[Directive]
Find each line with the word "from" in it, then give the total alone.

─── Material for the task ───

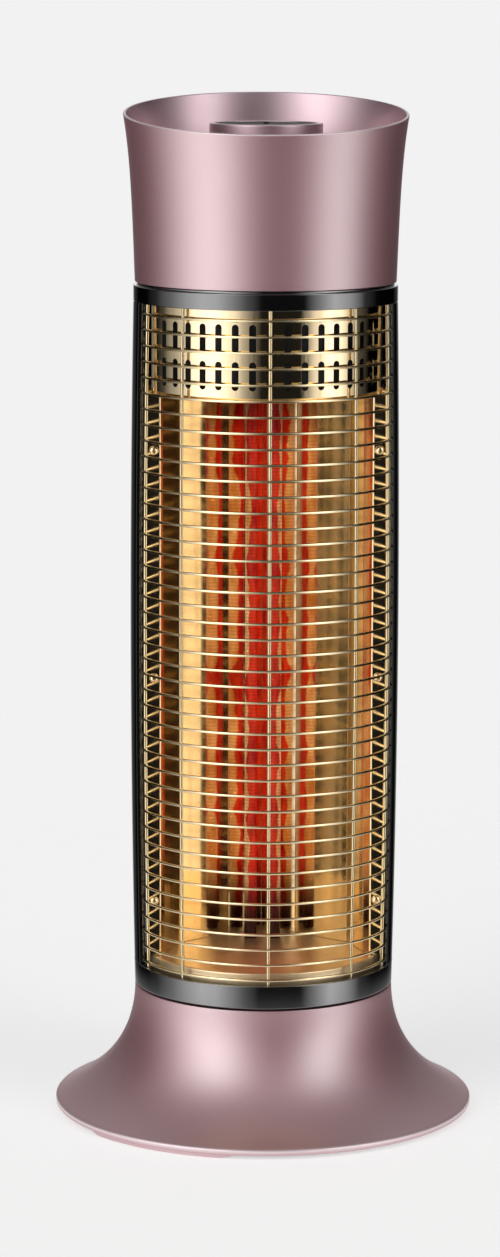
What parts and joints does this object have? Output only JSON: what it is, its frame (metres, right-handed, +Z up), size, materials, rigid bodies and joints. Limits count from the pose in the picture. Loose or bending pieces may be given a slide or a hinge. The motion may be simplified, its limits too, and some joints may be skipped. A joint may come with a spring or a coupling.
{
  "type": "carbon heater",
  "caption": "Free-standing electric heater: flared round base, swivelling tower with a wire guard, folded gold mirror and glowing carbon tubes, and a cup-shaped head with a control dial.",
  "frame": {"origin": "on the floor under the middle of the round base", "axes": "+Z up along the tower, -Y out of the window with the guard, +X to the right of someone who faces the window"},
  "size_m": [0.28, 0.28, 0.6751],
  "materials": {
    "rose_metal": "satin metallic rose",
    "gloss_black": "high gloss black",
    "gold_mirror": "gold mirror",
    "brass_wire": "bright pale gold plating",
    "zinc_steel": "zinc plated",
    "matt_black": "matt black",
    "ceramic": "unglazed ceramic",
    "rubber": "matt",
    "quartz_glass": "clear",
    "carbon": "glowing strip"
  },
  "bodies": {
    "base": {"base_shell": "rose_metal", "base_plate": "matt_black", "ballast_plate": "zinc_steel", "foot_pad_1": "rubber", "foot_pad_2": "rubber", "foot_pad_3": "rubber", "foot_pad_4": "rubber", "foot_pad_5": "rubber", "base_screw_1": "zinc_steel", "base_screw_2": "zinc_steel", "base_screw_3": "zinc_steel", "cord_gland": "matt_black", "swing_motor": "zinc_steel", "swivel_bearing": "ceramic", "tip_switch_body": "matt_black", "tip_spring": "zinc_steel"},
    "tip_plunger": {"tip_plunger": "ceramic"},
    "tower": {"head_shell": "rose_metal", "control_tray": "rose_metal", "lower_ring": "gloss_black", "upper_ring": "gloss_black", "rear_cover": "gloss_black", "floor_pan": "gold_mirror", "reflector": "gold_mirror", "slotted_collar": "gold_mirror", "flange_screw_1": "gold_mirror", "flange_screw_2": "gold_mirror", "flange_screw_3": "gold_mirror", "flange_screw_4": "gold_mirror", "flange_screw_5": "gold_mirror", "flange_screw_6": "gold_mirror", "wire_guard": "brass_wire", "drive_shaft": "zinc_steel", "lower_deck": "zinc_steel", "rail_left": "zinc_steel", "rail_right": "zinc_steel", "upper_deck": "zinc_steel", "turntable": "matt_black", "terminal_pan": "matt_black", "rotary_switch": "matt_black", "thermal_cutout": "matt_black", "terminal_block": "ceramic", "tube_cap_1": "ceramic", "tube_cap_2": "ceramic", "tube_cap_3": "ceramic", "tube_cap_4": "ceramic", "glass_tube_left": "quartz_glass", "glass_tube_right": "quartz_glass", "carbon_element_left": "carbon", "carbon_element_right": "carbon"},
    "dial": {"dial": "rose_metal", "dial_inlay": "gloss_black", "dial_shaft": "zinc_steel"}
  },
  "joints": [
    {"name": "tower_swivel", "type": "hinge", "parent": "base", "child": "tower", "pos_m": [0, 0, 0.085], "axis": [0, 0, 1], "range_deg": [-35, 35]},
    {"name": "dial_turn", "type": "hinge", "parent": "tower", "child": "dial", "pos_m": [0, 0, 0.64], "axis": [0, 0, 1], "range_deg": [-270, 0]},
    {"name": "tip_plunger_slide", "type": "slide", "parent": "base", "child": "tip_plunger", "axis": [0, 0, 1], "range_m": [-0.004, 0], "stiffness_N_per_m": 150, "springref_m": -0.012, "deforming": ["tip_spring"]}
  ]
}
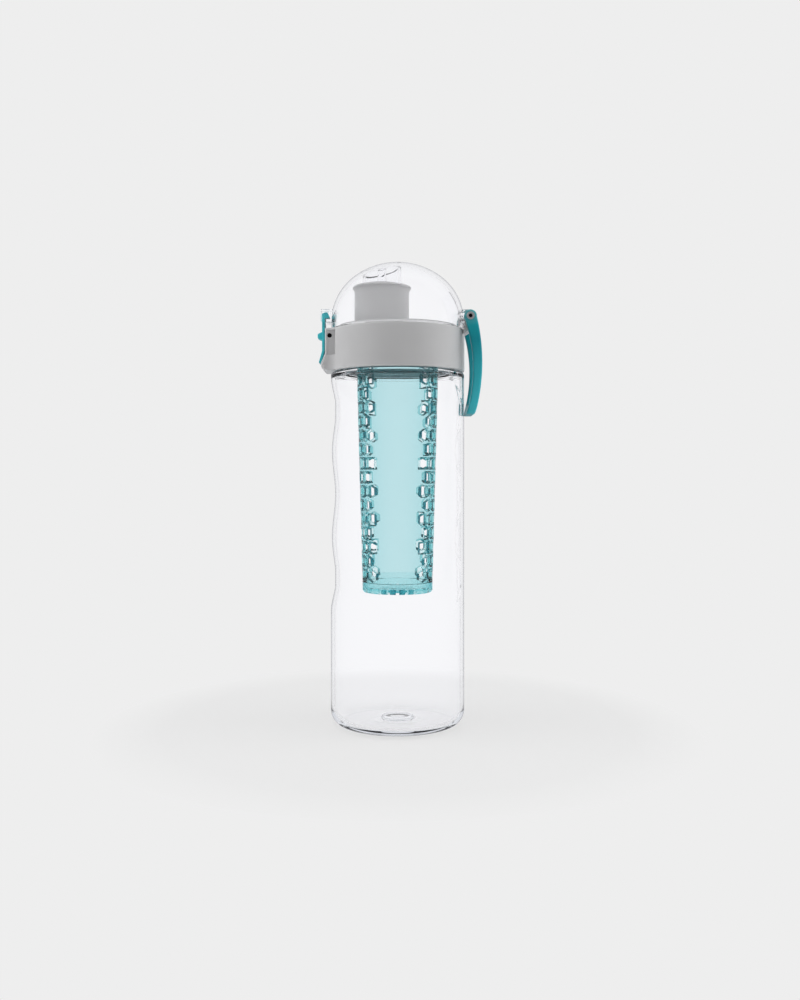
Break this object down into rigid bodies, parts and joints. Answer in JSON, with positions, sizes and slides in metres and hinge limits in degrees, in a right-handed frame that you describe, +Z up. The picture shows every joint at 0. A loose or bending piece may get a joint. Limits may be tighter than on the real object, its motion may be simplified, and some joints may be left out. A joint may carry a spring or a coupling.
{
  "type": "infuser water bottle",
  "caption": "Clear drinking bottle with grooved grip, screw lid, spout under a latched clear dome, carry loop and a teal fruit infuser hanging inside.",
  "frame": {"origin": "on the bottle's axis, at the plane that it stands on", "axes": "+Z up along the bottle's axis, +X towards the hinge and the carry loop, -X towards the latch"},
  "size_m": [0.0885, 0.073, 0.2512],
  "materials": {
    "clear_wall": "clear polished plastic",
    "pale_lid": "pale grey-white satin plastic",
    "teal_clear": "see-through teal plastic",
    "teal_solid": "glossy teal plastic",
    "silicone": "milky silicone",
    "steel": "plain steel",
    "dark_steel": "blackened steel"
  },
  "bodies": {
    "bottle": {"bottle_body": "clear_wall"},
    "lid_lift": {"mouth_gasket": "silicone"},
    "lid": {"lid_collar": "pale_lid", "spout_deck": "pale_lid", "deck_seal": "silicone", "vent_valve": "silicone", "infuser_basket": "teal_clear", "infuser_base": "teal_clear", "infuser_seal": "silicone", "hinge_pin": "steel", "latch_pin": "dark_steel", "latch_spring": "steel"},
    "dome": {"dome_lid": "clear_wall", "spout_seal": "silicone"},
    "loop": {"carry_loop": "teal_solid"},
    "latch": {"latch_lever": "teal_solid"}
  },
  "joints": [
    {"name": "lid_raise", "type": "slide", "parent": "bottle", "child": "lid_lift", "axis": [0, 0, 1], "range_m": [0, 0.0057]},
    {"name": "lid_turn", "type": "hinge", "parent": "lid_lift", "child": "lid", "pos_m": [0, 0, 0.2], "axis": [0, 0, 1], "range_deg": [0, 450]},
    {"name": "dome_hinge", "type": "hinge", "parent": "lid", "child": "dome", "pos_m": [0.0388, 0, 0.2202], "axis": [0, 1, 0], "range_deg": [0, 105]},
    {"name": "loop_swing", "type": "hinge", "parent": "lid", "child": "loop", "pos_m": [0.0388, 0, 0.2202], "axis": [0, -1, 0], "range_deg": [0, 45]},
    {"name": "latch_press", "type": "hinge", "parent": "lid", "child": "latch", "pos_m": [-0.0364, 0, 0.2103], "axis": [0, -1, 0], "range_deg": [0, 12], "stiffness_Nm_per_rad": 0.02, "springref_deg": -5.73, "deforming": ["latch_spring"]}
  ],
  "couplings": [
    {"joint": "lid_raise", "follows": "lid_turn", "m_per_rad": 0.0007162}
  ]
}
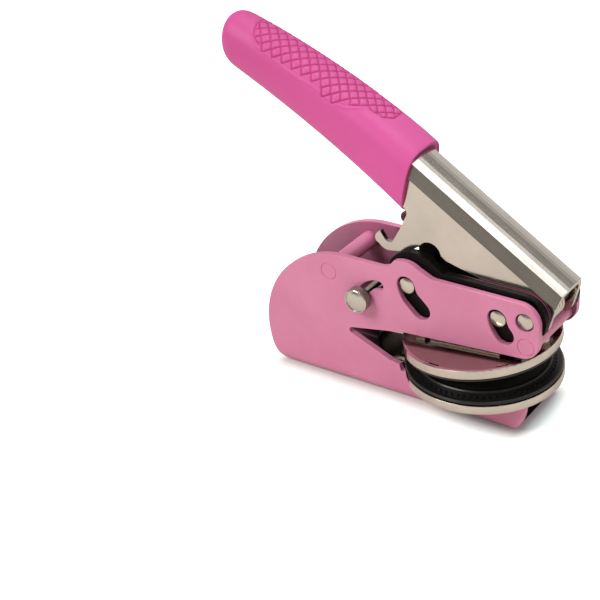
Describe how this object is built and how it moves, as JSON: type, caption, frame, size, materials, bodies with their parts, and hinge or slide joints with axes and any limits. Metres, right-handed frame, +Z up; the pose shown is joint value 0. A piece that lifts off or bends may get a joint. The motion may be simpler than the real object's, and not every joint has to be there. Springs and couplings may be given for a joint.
{
  "type": "seal embosser",
  "caption": "Hand-held seal embosser: a pivoted lever handle with a moulded grip presses a round pair of dies together in a folded steel frame.",
  "frame": {"origin": "on the resting plane of the base, on the axis of the dies", "axes": "+X towards the mouth of the dies (the front), +Y to the side away from the lock knob, +Z up"},
  "size_m": [0.1127, 0.0474, 0.1094],
  "materials": {
    "body_paint": "satin pink powder coat",
    "grip_vinyl": "soft matt vinyl, deep pink, with a scaled thumb panel",
    "nickel": "brushed nickel plate on pressed steel",
    "bright_steel": "bright turned steel",
    "spring_steel": "dark oiled spring steel",
    "black_paint": "gloss black enamel",
    "black_plastic": "black moulded plastic",
    "die_resin": "dark die resin, plain"
  },
  "bodies": {
    "frame": {"frame": "body_paint", "rear_spacer": "body_paint", "front_spacer": "body_paint", "pivot_pin": "bright_steel", "spring_sleeve": "black_plastic", "return_spring": "spring_steel", "lower_tray": "nickel", "lower_die": "black_plastic", "lower_face": "die_resin", "lower_screw": "bright_steel", "lower_rivets": "spring_steel", "clip_spring": "spring_steel"},
    "handle": {"handle": "nickel", "grip": "grip_vinyl", "press_pin": "bright_steel"},
    "press_lever": {"press_lever": "black_paint", "guide_pins": "bright_steel", "press_pad": "bright_steel"},
    "upper_die_set": {"upper_tray": "nickel", "upper_die": "black_plastic", "upper_face": "die_resin", "upper_rivets": "spring_steel", "pressure_plate": "nickel", "die_stud": "bright_steel"},
    "lock": {"lock_pin": "bright_steel", "lock_knob": "bright_steel", "lock_washers": "spring_steel", "lock_ring": "bright_steel"}
  },
  "joints": [
    {"name": "handle_pivot", "type": "hinge", "parent": "frame", "child": "handle", "pos_m": [0.0207, 0, 0.0381], "axis": [0, -1, 0], "range_deg": [0, 24], "stiffness_Nm_per_rad": 0.6, "springref_deg": -20.05, "deforming": ["return_spring"]},
    {"name": "press_link", "type": "hinge", "parent": "handle", "child": "press_lever", "pos_m": [0.01209, 0, 0.03675], "axis": [0, -1, 0], "range_deg": [-24, 0]},
    {"name": "die_hinge", "type": "hinge", "parent": "frame", "child": "upper_die_set", "pos_m": [-0.027, 0, 0.01505], "axis": [0, 1, 0], "range_deg": [0, 5.2], "deforming": ["clip_spring"]},
    {"name": "lock_swing", "type": "hinge", "parent": "frame", "child": "lock", "pos_m": [-0.0272, 0, 0.0309], "axis": [0, 1, 0], "range_deg": [0, 75]}
  ],
  "couplings": [
    {"joint": "press_link", "follows": "handle_pivot", "ratio": -1},
    {"joint": "die_hinge", "follows": "handle_pivot", "ratio": 0.21667}
  ]
}
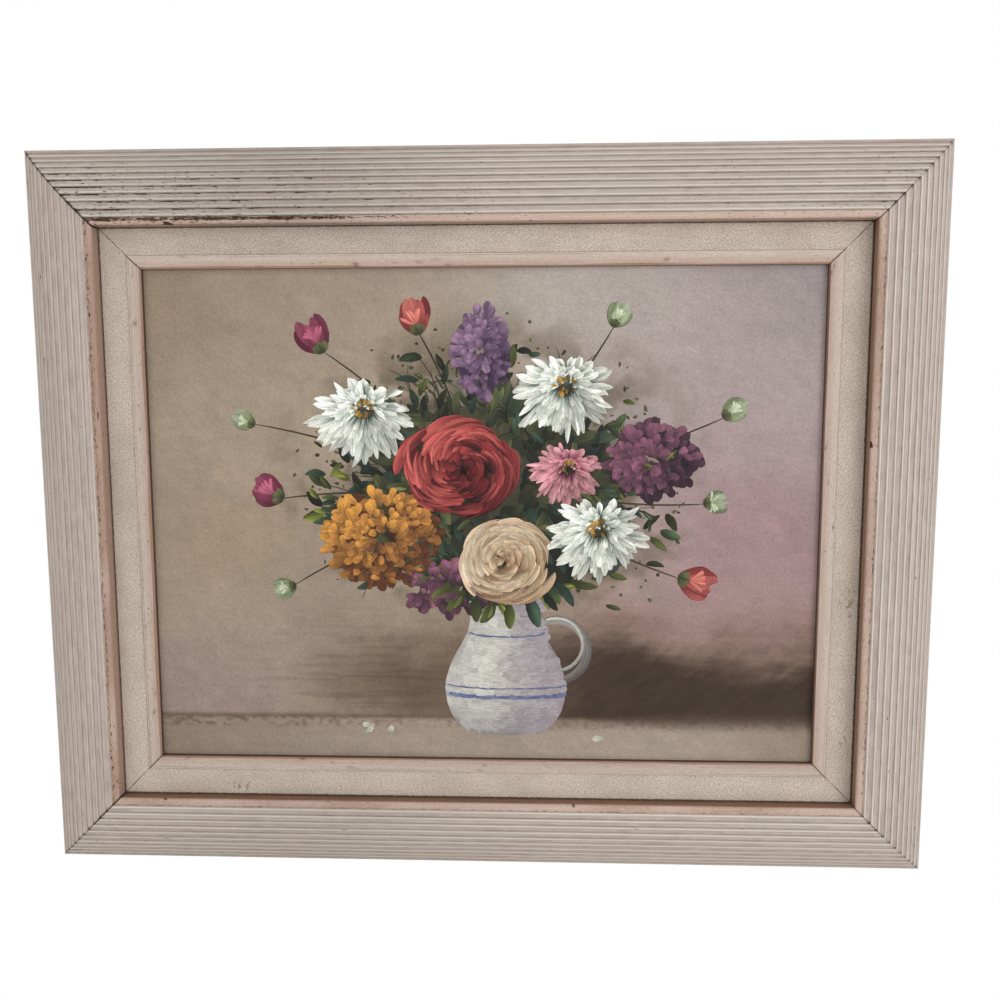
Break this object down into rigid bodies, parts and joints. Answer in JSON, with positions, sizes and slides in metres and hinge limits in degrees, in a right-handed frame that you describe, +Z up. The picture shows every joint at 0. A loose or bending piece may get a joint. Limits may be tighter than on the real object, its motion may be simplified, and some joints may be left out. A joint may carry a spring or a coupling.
{
  "type": "framed oil painting",
  "caption": "Floral still life in oils on stretched canvas, in a linen-faced liner and a reeded, paint-worn wooden frame that hangs on a wall nail.",
  "frame": {"origin": "the top of the hanger's middle notch, where the wall's nail bears", "axes": "+X to the viewer's right along the picture's width, -Y out of the picture towards the viewer, +Y to the wall, +Z up"},
  "size_m": [0.5332, 0.0411, 0.4316],
  "materials": {
    "moulding_paint": "worn cream and rose paint, dry-brushed over brown wood",
    "liner_paint": "matt rose paint with rubbed edges",
    "linen": "natural linen, plain weave",
    "painted_canvas": "oil paint brushed on primed canvas, low sheen",
    "bar_wood": "bare pine",
    "hanger_steel": "brass-plated strip",
    "point_steel": "zinc-plated steel"
  },
  "bodies": {
    "root": {"frame_rail_top": "moulding_paint", "liner_rail_top": "liner_paint", "liner_linen_top": "linen", "stretcher_bar_top": "bar_wood", "canvas_point_top_1": "point_steel", "liner_point_top_1": "point_steel", "canvas_point_top_2": "point_steel", "liner_point_top_2": "point_steel", "frame_rail_bottom": "moulding_paint", "liner_rail_bottom": "liner_paint", "liner_linen_bottom": "linen", "stretcher_bar_bottom": "bar_wood", "canvas_point_bottom_1": "point_steel", "liner_point_bottom_1": "point_steel", "canvas_point_bottom_2": "point_steel", "liner_point_bottom_2": "point_steel", "frame_rail_left": "moulding_paint", "liner_rail_left": "liner_paint", "liner_linen_left": "linen", "stretcher_bar_left": "bar_wood", "canvas_point_left_1": "point_steel", "liner_point_left_1": "point_steel", "frame_rail_right": "moulding_paint", "liner_rail_right": "liner_paint", "liner_linen_right": "linen", "stretcher_bar_right": "bar_wood", "canvas_point_right_1": "point_steel", "liner_point_right_1": "point_steel", "canvas": "painted_canvas", "sawtooth_hanger": "hanger_steel", "hanger_nail_left": "point_steel", "hanger_nail_right": "point_steel"}
  },
  "joints": []
}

───

[Solution]
2